Exercise requirements
Pick out the lines below with "materials" and list them.
+ + + + +
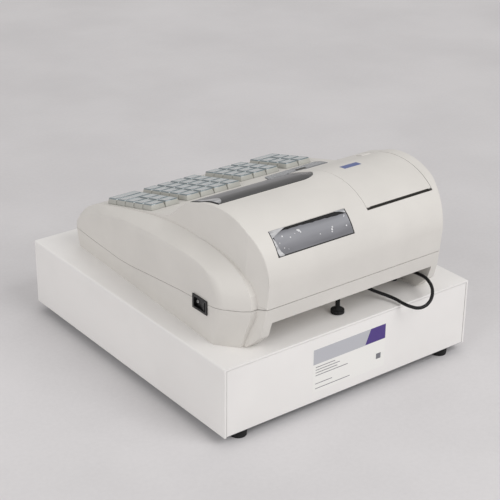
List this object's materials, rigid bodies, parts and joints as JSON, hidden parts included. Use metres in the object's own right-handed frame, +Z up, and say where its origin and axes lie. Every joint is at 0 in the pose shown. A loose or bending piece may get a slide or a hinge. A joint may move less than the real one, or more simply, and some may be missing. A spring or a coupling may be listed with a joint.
{
  "type": "ticket register on a cash drawer",
  "caption": "Keyboard register with ticket printer, hinged cover and display windows, standing on a sheet-steel cash drawer whose tray slides out with a note and coin insert.",
  "frame": {"origin": "on the counter under the feet, below the middle of the object's box without its cable", "axes": "+X towards the operator's right, +Y away from the operator to the customer's side, +Z up"},
  "size_m": [0.41, 0.4954, 0.2789],
  "materials": {
    "case_steel": "off-white powder coat",
    "plain_steel": "zinc-plated sheet steel",
    "foot_rubber": "black rubber",
    "tray_steel": "grey paint",
    "insert_plastic": "moulded, fine grain",
    "spring_steel": "bright spring steel",
    "lock_chrome": "polished",
    "latch_brass": "yellow zinc plate",
    "housing_plastic": "warm light grey, fine spark-eroded grain",
    "inner_plastic": "moulded, plain",
    "board_green": "solder mask",
    "supply_iron": "varnished laminations",
    "platen_rubber": "ground rubber",
    "paper_white": "smooth thermal paper",
    "clear_plastic": "clear grey, moulded",
    "smoked_window": "smoked acrylic, polished",
    "display_dark": "dark display glass",
    "switch_black": "black, satin",
    "cable_black": "black sheath",
    "key_plastic": "light grey body under a clear cap"
  },
  "bodies": {
    "case": {"drawer_case": "case_steel", "drawer_rear_panel": "case_steel", "drawer_base": "plain_steel", "drawer_feet": "foot_rubber", "slide_rails": "plain_steel", "solenoid_latch": "plain_steel", "kick_spring": "spring_steel", "lower_housing": "housing_plastic", "upper_housing": "housing_plastic", "keyboard_plate": "inner_plastic", "main_board": "board_green", "power_supply": "supply_iron", "printer_frame": "inner_plastic", "tear_bar": "clear_plastic", "operator_window": "smoked_window", "operator_display": "display_dark", "customer_window": "smoked_window", "customer_display": "display_dark", "switch_frame": "switch_black", "drawer_cable": "cable_black", "cable_plug": "cable_black", "cable_grommet": "cable_black"},
    "drawer": {"drawer_tray": "tray_steel", "tray_runners": "plain_steel", "drawer_front": "case_steel", "till_insert": "insert_plastic"},
    "clips": {"bill_clips": "spring_steel"},
    "lock": {"lock_barrel": "lock_chrome"},
    "latch": {"latch_lever": "latch_brass"},
    "cover": {"printer_cover": "housing_plastic"},
    "platen": {"platen_roller": "platen_rubber"},
    "roll": {"paper_roll": "paper_white"},
    "rocker": {"power_rocker": "switch_black"},
    "levelling": {"levelling_foot": "foot_rubber"},
    "numeric_0_key": {"key_numeric_0": "key_plastic"},
    "numeric_1_key": {"key_numeric_1": "key_plastic"},
    "numeric_2_key": {"key_numeric_2": "key_plastic"},
    "numeric_3_key": {"key_numeric_3": "key_plastic"},
    "numeric_4_key": {"key_numeric_4": "key_plastic"},
    "numeric_5_key": {"key_numeric_5": "key_plastic"},
    "numeric_6_key": {"key_numeric_6": "key_plastic"},
    "numeric_7_key": {"key_numeric_7": "key_plastic"},
    "numeric_8_key": {"key_numeric_8": "key_plastic"},
    "numeric_9_key": {"key_numeric_9": "key_plastic"},
    "numeric_10_key": {"key_numeric_10": "key_plastic"},
    "numeric_11_key": {"key_numeric_11": "key_plastic"},
    "total_0_key": {"key_total_0": "key_plastic"},
    "total_1_key": {"key_total_1": "key_plastic"},
    "function_row_0_key": {"key_function_row_0": "key_plastic"},
    "function_row_1_key": {"key_function_row_1": "key_plastic"},
    "function_row_2_key": {"key_function_row_2": "key_plastic"},
    "department_row_0_key": {"key_department_row_0": "key_plastic"},
    "department_row_1_key": {"key_department_row_1": "key_plastic"},
    "department_row_2_key": {"key_department_row_2": "key_plastic"},
    "department_row_3_key": {"key_department_row_3": "key_plastic"},
    "department_row_4_key": {"key_department_row_4": "key_plastic"},
    "feed_0_key": {"key_feed_0": "key_plastic"},
    "mode_row_0_key": {"key_mode_row_0": "key_plastic"},
    "mode_row_1_key": {"key_mode_row_1": "key_plastic"},
    "mode_row_2_key": {"key_mode_row_2": "key_plastic"}
  },
  "joints": [
    {"name": "drawer_slide", "type": "slide", "parent": "case", "child": "drawer", "axis": [0, -1, 0], "range_m": [0, 0.29]},
    {"name": "clip_hinge", "type": "hinge", "parent": "drawer", "child": "clips", "pos_m": [0, 0.15915, 0.0681], "axis": [-1, 0, 0], "range_deg": [0, 45], "stiffness_Nm_per_rad": 0.15, "springref_deg": -20.05},
    {"name": "lock_turn", "type": "hinge", "parent": "drawer", "child": "lock", "pos_m": [0, -0.23065, 0.0833], "axis": [0, -1, 0], "range_deg": [0, 90]},
    {"name": "latch_pivot", "type": "hinge", "parent": "case", "child": "latch", "pos_m": [0, 0.20995, 0.0599], "axis": [1, 0, 0], "range_deg": [-22, 0]},
    {"name": "cover_hinge", "type": "hinge", "parent": "case", "child": "cover", "pos_m": [-0.0855, 0.21021, 0.25311], "axis": [-1, 0, 0], "range_deg": [0, 90]},
    {"name": "platen_spin", "type": "hinge", "parent": "case", "child": "platen", "pos_m": [-0.063, 0.09665, 0.2549], "axis": [1, 0, 0], "continuous": true},
    {"name": "roll_spin", "type": "hinge", "parent": "case", "child": "roll", "pos_m": [-0.063, 0.15665, 0.2349], "axis": [1, 0, 0], "continuous": true},
    {"name": "rocker_tip", "type": "hinge", "parent": "case", "child": "rocker", "pos_m": [0.176, 0.14465, 0.1559], "axis": [0, 0, 1], "range_deg": [0, 18]},
    {"name": "levelling_turn", "type": "hinge", "parent": "case", "child": "levelling", "pos_m": [0, 0.19465, 0.1125], "axis": [0, 0, 1], "range_deg": [-180, 180]},
    {"name": "numeric_0_press", "type": "slide", "parent": "case", "child": "numeric_0_key", "axis": [0, 0.2419, -0.9703], "range_m": [0, 0.003], "stiffness_N_per_m": 280, "springref_m": -0.001},
    {"name": "numeric_1_press", "type": "slide", "parent": "case", "child": "numeric_1_key", "axis": [0, 0.2419, -0.9703], "range_m": [0, 0.003], "stiffness_N_per_m": 280, "springref_m": -0.001},
    {"name": "numeric_2_press", "type": "slide", "parent": "case", "child": "numeric_2_key", "axis": [0, 0.2419, -0.9703], "range_m": [0, 0.003], "stiffness_N_per_m": 280, "springref_m": -0.001},
    {"name": "numeric_3_press", "type": "slide", "parent": "case", "child": "numeric_3_key", "axis": [0, 0.2419, -0.9703], "range_m": [0, 0.003], "stiffness_N_per_m": 280, "springref_m": -0.001},
    {"name": "numeric_4_press", "type": "slide", "parent": "case", "child": "numeric_4_key", "axis": [0, 0.2419, -0.9703], "range_m": [0, 0.003], "stiffness_N_per_m": 280, "springref_m": -0.001},
    {"name": "numeric_5_press", "type": "slide", "parent": "case", "child": "numeric_5_key", "axis": [0, 0.2419, -0.9703], "range_m": [0, 0.003], "stiffness_N_per_m": 280, "springref_m": -0.001},
    {"name": "numeric_6_press", "type": "slide", "parent": "case", "child": "numeric_6_key", "axis": [0, 0.2419, -0.9703], "range_m": [0, 0.003], "stiffness_N_per_m": 280, "springref_m": -0.001},
    {"name": "numeric_7_press", "type": "slide", "parent": "case", "child": "numeric_7_key", "axis": [0, 0.2419, -0.9703], "range_m": [0, 0.003], "stiffness_N_per_m": 280, "springref_m": -0.001},
    {"name": "numeric_8_press", "type": "slide", "parent": "case", "child": "numeric_8_key", "axis": [0, 0.2419, -0.9703], "range_m": [0, 0.003], "stiffness_N_per_m": 280, "springref_m": -0.001},
    {"name": "numeric_9_press", "type": "slide", "parent": "case", "child": "numeric_9_key", "axis": [0, 0.2419, -0.9703], "range_m": [0, 0.003], "stiffness_N_per_m": 280, "springref_m": -0.001},
    {"name": "numeric_10_press", "type": "slide", "parent": "case", "child": "numeric_10_key", "axis": [0, 0.2419, -0.9703], "range_m": [0, 0.003], "stiffness_N_per_m": 280, "springref_m": -0.001},
    {"name": "numeric_11_press", "type": "slide", "parent": "case", "child": "numeric_11_key", "axis": [0, 0.2419, -0.9703], "range_m": [0, 0.003], "stiffness_N_per_m": 280, "springref_m": -0.001},
    {"name": "total_0_press", "type": "slide", "parent": "case", "child": "total_0_key", "axis": [0, 0.2419, -0.9703], "range_m": [0, 0.003], "stiffness_N_per_m": 280, "springref_m": -0.001},
    {"name": "total_1_press", "type": "slide", "parent": "case", "child": "total_1_key", "axis": [0, 0.2419, -0.9703], "range_m": [0, 0.003], "stiffness_N_per_m": 280, "springref_m": -0.001},
    {"name": "function_row_0_press", "type": "slide", "parent": "case", "child": "function_row_0_key", "axis": [0, 0.2419, -0.9703], "range_m": [0, 0.003], "stiffness_N_per_m": 280, "springref_m": -0.001},
    {"name": "function_row_1_press", "type": "slide", "parent": "case", "child": "function_row_1_key", "axis": [0, 0.2419, -0.9703], "range_m": [0, 0.003], "stiffness_N_per_m": 280, "springref_m": -0.001},
    {"name": "function_row_2_press", "type": "slide", "parent": "case", "child": "function_row_2_key", "axis": [0, 0.2419, -0.9703], "range_m": [0, 0.003], "stiffness_N_per_m": 280, "springref_m": -0.001},
    {"name": "department_row_0_press", "type": "slide", "parent": "case", "child": "department_row_0_key", "axis": [0, 0.2419, -0.9703], "range_m": [0, 0.003], "stiffness_N_per_m": 280, "springref_m": -0.001},
    {"name": "department_row_1_press", "type": "slide", "parent": "case", "child": "department_row_1_key", "axis": [0, 0.2419, -0.9703], "range_m": [0, 0.003], "stiffness_N_per_m": 280, "springref_m": -0.001},
    {"name": "department_row_2_press", "type": "slide", "parent": "case", "child": "department_row_2_key", "axis": [0, 0.2419, -0.9703], "range_m": [0, 0.003], "stiffness_N_per_m": 280, "springref_m": -0.001},
    {"name": "department_row_3_press", "type": "slide", "parent": "case", "child": "department_row_3_key", "axis": [0, 0.2419, -0.9703], "range_m": [0, 0.003], "stiffness_N_per_m": 280, "springref_m": -0.001},
    {"name": "department_row_4_press", "type": "slide", "parent": "case", "child": "department_row_4_key", "axis": [0, 0.2419, -0.9703], "range_m": [0, 0.003], "stiffness_N_per_m": 280, "springref_m": -0.001},
    {"name": "feed_0_press", "type": "slide", "parent": "case", "child": "feed_0_key", "axis": [0, 0.2419, -0.9703], "range_m": [0, 0.003], "stiffness_N_per_m": 280, "springref_m": -0.001},
    {"name": "mode_row_0_press", "type": "slide", "parent": "case", "child": "mode_row_0_key", "axis": [0, 0.2419, -0.9703], "range_m": [0, 0.003], "stiffness_N_per_m": 280, "springref_m": -0.001},
    {"name": "mode_row_1_press", "type": "slide", "parent": "case", "child": "mode_row_1_key", "axis": [0, 0.2419, -0.9703], "range_m": [0, 0.003], "stiffness_N_per_m": 280, "springref_m": -0.001},
    {"name": "mode_row_2_press", "type": "slide", "parent": "case", "child": "mode_row_2_key", "axis": [0, 0.2419, -0.9703], "range_m": [0, 0.003], "stiffness_N_per_m": 280, "springref_m": -0.001}
  ]
}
+ + + + +
Exercise response
List this object's materials, rigid bodies, parts and joints as JSON, hidden parts included. Use metres in the object's own right-handed frame, +Z up, and say where its origin and axes lie. Every joint is at 0 in the pose shown. A loose or bending piece may get a slide or a hinge. A joint may move less than the real one, or more simply, and some may be missing. A spring or a coupling may be listed with a joint.
  "materials": {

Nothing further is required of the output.